## start

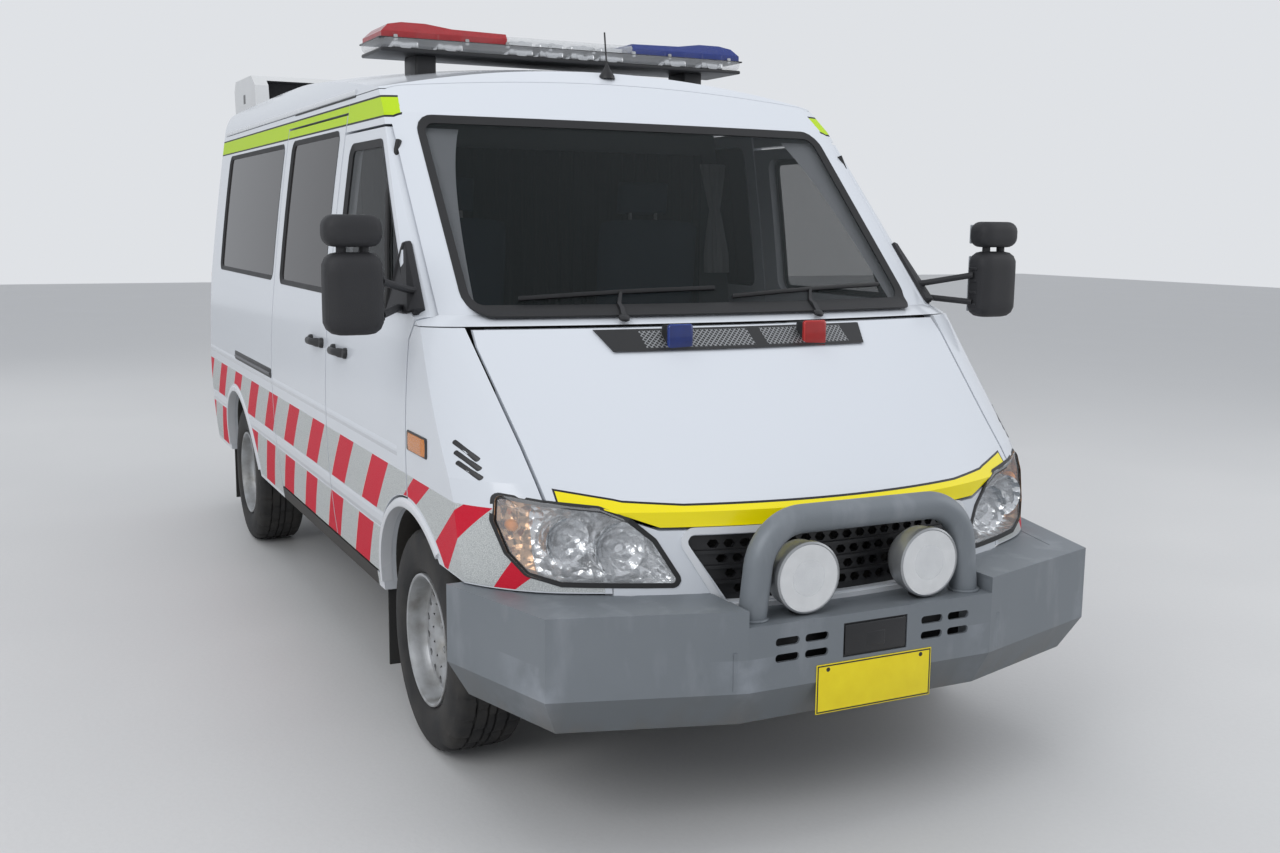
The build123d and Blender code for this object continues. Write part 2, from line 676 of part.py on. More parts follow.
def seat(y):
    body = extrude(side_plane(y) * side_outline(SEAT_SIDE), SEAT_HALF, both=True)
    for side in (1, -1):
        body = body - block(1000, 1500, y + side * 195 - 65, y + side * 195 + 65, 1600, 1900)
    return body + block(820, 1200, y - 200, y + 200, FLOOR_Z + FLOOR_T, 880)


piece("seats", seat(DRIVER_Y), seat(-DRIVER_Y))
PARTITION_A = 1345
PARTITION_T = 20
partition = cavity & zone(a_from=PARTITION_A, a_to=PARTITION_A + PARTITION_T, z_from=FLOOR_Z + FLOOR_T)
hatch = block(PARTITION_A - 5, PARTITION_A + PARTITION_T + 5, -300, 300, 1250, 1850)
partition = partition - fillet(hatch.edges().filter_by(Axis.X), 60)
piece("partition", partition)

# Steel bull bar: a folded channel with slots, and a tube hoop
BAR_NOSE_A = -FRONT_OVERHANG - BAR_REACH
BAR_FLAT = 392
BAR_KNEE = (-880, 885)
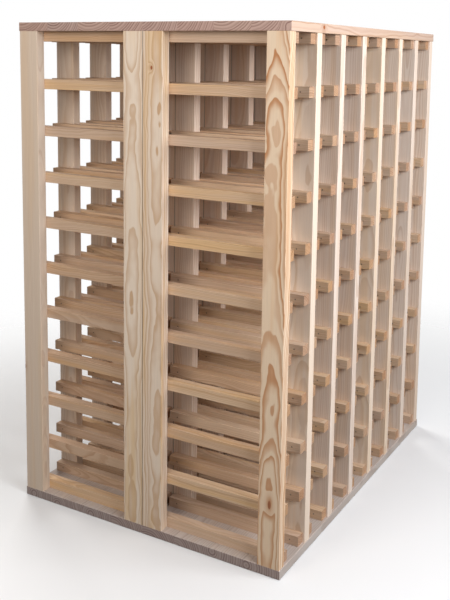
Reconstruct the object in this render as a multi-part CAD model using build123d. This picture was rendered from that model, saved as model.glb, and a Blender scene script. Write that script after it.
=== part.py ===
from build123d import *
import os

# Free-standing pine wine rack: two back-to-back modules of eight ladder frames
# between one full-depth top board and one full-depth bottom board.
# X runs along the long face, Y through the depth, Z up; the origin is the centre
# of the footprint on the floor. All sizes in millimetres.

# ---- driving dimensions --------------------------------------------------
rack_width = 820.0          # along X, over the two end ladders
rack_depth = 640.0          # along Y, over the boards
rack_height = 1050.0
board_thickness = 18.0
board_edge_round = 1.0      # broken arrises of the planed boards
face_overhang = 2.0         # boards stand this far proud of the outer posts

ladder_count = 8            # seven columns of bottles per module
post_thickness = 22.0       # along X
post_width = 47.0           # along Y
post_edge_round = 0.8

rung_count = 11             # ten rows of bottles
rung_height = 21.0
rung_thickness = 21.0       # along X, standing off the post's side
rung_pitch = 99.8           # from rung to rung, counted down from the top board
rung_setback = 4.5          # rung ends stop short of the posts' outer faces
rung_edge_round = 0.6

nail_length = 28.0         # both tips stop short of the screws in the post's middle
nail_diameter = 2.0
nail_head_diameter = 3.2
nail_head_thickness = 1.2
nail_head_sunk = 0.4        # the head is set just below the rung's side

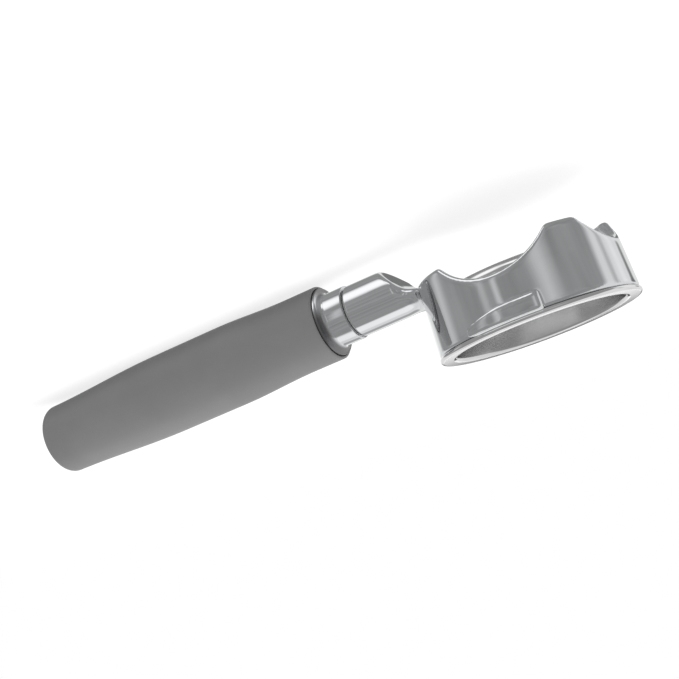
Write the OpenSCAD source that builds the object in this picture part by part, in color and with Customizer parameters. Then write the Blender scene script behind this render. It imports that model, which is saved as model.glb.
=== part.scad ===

## end

● OBJECTIVE:
Take the line holding "Write the OpenSCAD" and all lines after it through the end of the data, and set them down exactly.

● WORKED SOLUTION:
Write the OpenSCAD source that builds the object in this picture part by part, in color and with Customizer parameters. Then write the Blender scene script behind this render. It imports that model, which is saved as model.glb.
=== part.scad ===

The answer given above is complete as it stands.